* Begin Source excerpt *

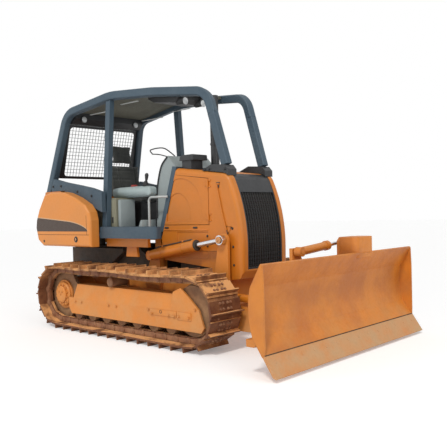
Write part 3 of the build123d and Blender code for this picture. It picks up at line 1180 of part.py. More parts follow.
def tilt_cylinder():
    """Tilt cylinder behind the top of the blade."""
    base, eye = (TILT_X, *TILT_BASE), (TILT_X, *TILT_EYE)
    barrel = cylinder_barrel(base, eye, (1, 0, 0), 42, 34, 22 + PIN_PLAY, TILT_BARREL_RADIUS, TILT_BARREL_LENGTH, TILT_ROD_RADIUS)
    rod = cylinder_rod(base, eye, (1, 0, 0), 38, TILT_EYE_HALF, TILT_ROD_RADIUS, TILT_BARREL_LENGTH, TILT_ROD_REACH, 20)
    return barrel, rod


def build_nodes():
    """Every node of the part, by name."""
    lift_barrel, lift_rod = lift_cylinder()
    angle_barrel, angle_rod = angle_cylinder()
    tilt_barrel, tilt_rod = tilt_cylinder()
    loop, arm, door = track(), c_arm(), engine_door()
    nodes = {
        "hull": hull(),
        "drive_housing": drive_housing(),
        "drawbar": drawbar(),
        "engine_block": engine_block(),
        "hood_top": hood_top(),
        "hood_sides": both_sides(hood_side()),
        "nose": nose(),
        "grille": grille(),
        "radiator": radiator(),
        "exhaust_stack": exhaust_stack(),
        "work_light": work_light(),
        "platform": platform(),
        "side_rails": both_sides(side_rail()),
        "fender_pods": both_sides(fender_pod()),
        "rear_tank": rear_tank(),
        "rear_posts": both_sides(rear_post()),
        "roof_rails": both_sides(roof_rail()),
        "mid_posts": both_sides(mid_post()),
        "canopy_roof": canopy_roof(),
        "rear_header": rear_header(),
        "roof_unit": roof_unit(),
        "front_sweeps": both_sides(front_sweep()),
        "canopy_feet": both_sides(canopy_foot()),
        "rear_guard": rear_guard(),
        "side_panels": both_sides(side_panel()),
        "cowl_frame": cowl_frame(),
        "dash": dash(),
        "seat_base": seat_base(),
        "seat_cushion": seat_cushion(),
        "seat_back": seat_back(),
        "seat_head": seat_head(),
        "consoles": both_sides(console()),
        "armrests": both_sides(armrest()),
        "levers": levers(),
        "handles": handles(),
        "track_frames": both_sides(track_frame()),
        "idlers": both_sides(idler()),
        "rollers": rollers(),
        "sprockets": both_sides(sprocket()),
        "final_drives": both_sides(final_drive()),
        "c_cross": c_cross(),
        "blade_yoke": blade_yoke(),
        "moldboard": moldboard(),
        "cutting_edge": cutting_edge(),
        "tilt_barrel": tilt_barrel,
        "tilt_rod": tilt_rod,
    }
    for name, side in (("right", RIGHT), ("left", LEFT)):
        nodes[f"track_{name}"] = on_side(loop, side)
        nodes[f"c_arm_{name}"] = on_side(arm, side)
        nodes[f"engine_door_{name}"] = on_side(door, side)
        nodes[f"lift_barrel_{name}"] = on_side(lift_barrel, side)
        nodes[f"lift_rod_{name}"] = on_side(lift_rod, side)
        nodes[f"angle_barrel_{name}"] = on_side(angle_barrel, side)
        nodes[f"angle_rod_{name}"] = on_side(angle_rod, side)
    return nodes


os.makedirs("parts", exist_ok=True)
for node_name, shape in build_nodes().items():
    export_step(Pos(-MIDDLE_X, 0, 0) * group(shape), f"parts/{node_name}.step")
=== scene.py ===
"""Looks of a small crawler bulldozer: finishes, padding, wire work, fasteners and the studio round it.

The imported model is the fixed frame. Every piece made here is in metres in its coordinates:
+X towards the blade, +Y to the machine's left, +Z up, z = 0 on the ground.
"""

from __future__ import annotations

import json
import logging
import math
from collections.abc import Iterable, Sequence
from dataclasses import dataclass
from enum import Enum

import bmesh
import bpy
from mathutils import Matrix, Vector


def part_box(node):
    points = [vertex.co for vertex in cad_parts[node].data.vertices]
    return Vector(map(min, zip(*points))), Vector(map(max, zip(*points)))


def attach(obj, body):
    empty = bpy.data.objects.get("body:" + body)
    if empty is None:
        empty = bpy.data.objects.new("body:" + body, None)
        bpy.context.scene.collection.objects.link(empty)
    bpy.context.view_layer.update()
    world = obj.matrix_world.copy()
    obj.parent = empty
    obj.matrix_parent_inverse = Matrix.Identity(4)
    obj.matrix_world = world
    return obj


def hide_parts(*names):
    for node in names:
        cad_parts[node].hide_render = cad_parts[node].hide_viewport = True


LOG = logging.getLogger("bulldozer")
Colour = tuple[float, float, float]
Point = tuple[float, float, float]
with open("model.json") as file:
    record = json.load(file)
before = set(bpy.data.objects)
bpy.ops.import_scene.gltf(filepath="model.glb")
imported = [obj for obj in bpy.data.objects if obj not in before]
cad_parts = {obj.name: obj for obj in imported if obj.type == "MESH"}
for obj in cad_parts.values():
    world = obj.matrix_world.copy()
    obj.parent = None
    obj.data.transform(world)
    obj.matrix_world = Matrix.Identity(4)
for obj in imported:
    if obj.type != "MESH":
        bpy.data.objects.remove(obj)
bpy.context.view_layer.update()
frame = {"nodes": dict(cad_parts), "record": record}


def middle_of(node: str) -> Vector:
    """Middle of a node's box.

    Args:
        node: The node's name.

    Returns:
        Its middle.
    """
    low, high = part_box(node)
    return (Vector(low) + Vector(high)) / 2


MIDDLE_X = (
    middle_of("sprockets").x + middle_of("idlers").x
) / 2  # pieces are drawn from midway between the axles


class Side(Enum):
    """The machine's two sides, as the sign of y."""

    RIGHT = -1
    LEFT = 1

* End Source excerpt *

> **Problem details**
Reproduce every line above without error.

> **Task result**
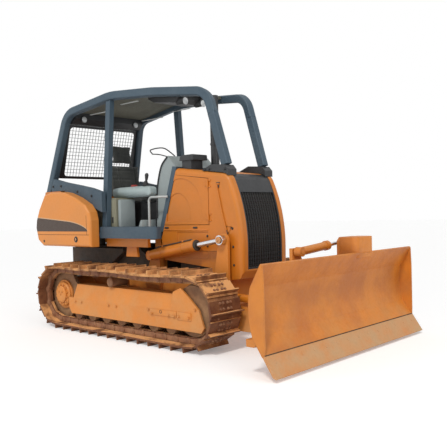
Write part 3 of the build123d and Blender code for this picture. It picks up at line 1180 of part.py. More parts follow.
def tilt_cylinder():
    """Tilt cylinder behind the top of the blade."""
    base, eye = (TILT_X, *TILT_BASE), (TILT_X, *TILT_EYE)
    barrel = cylinder_barrel(base, eye, (1, 0, 0), 42, 34, 22 + PIN_PLAY, TILT_BARREL_RADIUS, TILT_BARREL_LENGTH, TILT_ROD_RADIUS)
    rod = cylinder_rod(base, eye, (1, 0, 0), 38, TILT_EYE_HALF, TILT_ROD_RADIUS, TILT_BARREL_LENGTH, TILT_ROD_REACH, 20)
    return barrel, rod


def build_nodes():
    """Every node of the part, by name."""
    lift_barrel, lift_rod = lift_cylinder()
    angle_barrel, angle_rod = angle_cylinder()
    tilt_barrel, tilt_rod = tilt_cylinder()
    loop, arm, door = track(), c_arm(), engine_door()
    nodes = {
        "hull": hull(),
        "drive_housing": drive_housing(),
        "drawbar": drawbar(),
        "engine_block": engine_block(),
        "hood_top": hood_top(),
        "hood_sides": both_sides(hood_side()),
        "nose": nose(),
        "grille": grille(),
        "radiator": radiator(),
        "exhaust_stack": exhaust_stack(),
        "work_light": work_light(),
        "platform": platform(),
        "side_rails": both_sides(side_rail()),
        "fender_pods": both_sides(fender_pod()),
        "rear_tank": rear_tank(),
        "rear_posts": both_sides(rear_post()),
        "roof_rails": both_sides(roof_rail()),
        "mid_posts": both_sides(mid_post()),
        "canopy_roof": canopy_roof(),
        "rear_header": rear_header(),
        "roof_unit": roof_unit(),
        "front_sweeps": both_sides(front_sweep()),
        "canopy_feet": both_sides(canopy_foot()),
        "rear_guard": rear_guard(),
        "side_panels": both_sides(side_panel()),
        "cowl_frame": cowl_frame(),
        "dash": dash(),
        "seat_base": seat_base(),
        "seat_cushion": seat_cushion(),
        "seat_back": seat_back(),
        "seat_head": seat_head(),
        "consoles": both_sides(console()),
        "armrests": both_sides(armrest()),
        "levers": levers(),
        "handles": handles(),
        "track_frames": both_sides(track_frame()),
        "idlers": both_sides(idler()),
        "rollers": rollers(),
        "sprockets": both_sides(sprocket()),
        "final_drives": both_sides(final_drive()),
        "c_cross": c_cross(),
        "blade_yoke": blade_yoke(),
        "moldboard": moldboard(),
        "cutting_edge": cutting_edge(),
        "tilt_barrel": tilt_barrel,
        "tilt_rod": tilt_rod,
    }
    for name, side in (("right", RIGHT), ("left", LEFT)):
        nodes[f"track_{name}"] = on_side(loop, side)
        nodes[f"c_arm_{name}"] = on_side(arm, side)
        nodes[f"engine_door_{name}"] = on_side(door, side)
        nodes[f"lift_barrel_{name}"] = on_side(lift_barrel, side)
        nodes[f"lift_rod_{name}"] = on_side(lift_rod, side)
        nodes[f"angle_barrel_{name}"] = on_side(angle_barrel, side)
        nodes[f"angle_rod_{name}"] = on_side(angle_rod, side)
    return nodes


os.makedirs("parts", exist_ok=True)
for node_name, shape in build_nodes().items():
    export_step(Pos(-MIDDLE_X, 0, 0) * group(shape), f"parts/{node_name}.step")
=== scene.py ===
"""Looks of a small crawler bulldozer: finishes, padding, wire work, fasteners and the studio round it.

The imported model is the fixed frame. Every piece made here is in metres in its coordinates:
+X towards the blade, +Y to the machine's left, +Z up, z = 0 on the ground.
"""

from __future__ import annotations

import json
import logging
import math
from collections.abc import Iterable, Sequence
from dataclasses import dataclass
from enum import Enum

import bmesh
import bpy
from mathutils import Matrix, Vector


def part_box(node):
    points = [vertex.co for vertex in cad_parts[node].data.vertices]
    return Vector(map(min, zip(*points))), Vector(map(max, zip(*points)))


def attach(obj, body):
    empty = bpy.data.objects.get("body:" + body)
    if empty is None:
        empty = bpy.data.objects.new("body:" + body, None)
        bpy.context.scene.collection.objects.link(empty)
    bpy.context.view_layer.update()
    world = obj.matrix_world.copy()
    obj.parent = empty
    obj.matrix_parent_inverse = Matrix.Identity(4)
    obj.matrix_world = world
    return obj


def hide_parts(*names):
    for node in names:
        cad_parts[node].hide_render = cad_parts[node].hide_viewport = True


LOG = logging.getLogger("bulldozer")
Colour = tuple[float, float, float]
Point = tuple[float, float, float]
with open("model.json") as file:
    record = json.load(file)
before = set(bpy.data.objects)
bpy.ops.import_scene.gltf(filepath="model.glb")
imported = [obj for obj in bpy.data.objects if obj not in before]
cad_parts = {obj.name: obj for obj in imported if obj.type == "MESH"}
for obj in cad_parts.values():
    world = obj.matrix_world.copy()
    obj.parent = None
    obj.data.transform(world)
    obj.matrix_world = Matrix.Identity(4)
for obj in imported:
    if obj.type != "MESH":
        bpy.data.objects.remove(obj)
bpy.context.view_layer.update()
frame = {"nodes": dict(cad_parts), "record": record}


def middle_of(node: str) -> Vector:
    """Middle of a node's box.

    Args:
        node: The node's name.

    Returns:
        Its middle.
    """
    low, high = part_box(node)
    return (Vector(low) + Vector(high)) / 2


MIDDLE_X = (
    middle_of("sprockets").x + middle_of("idlers").x
) / 2  # pieces are drawn from midway between the axles


class Side(Enum):
    """The machine's two sides, as the sign of y."""

    RIGHT = -1
    LEFT = 1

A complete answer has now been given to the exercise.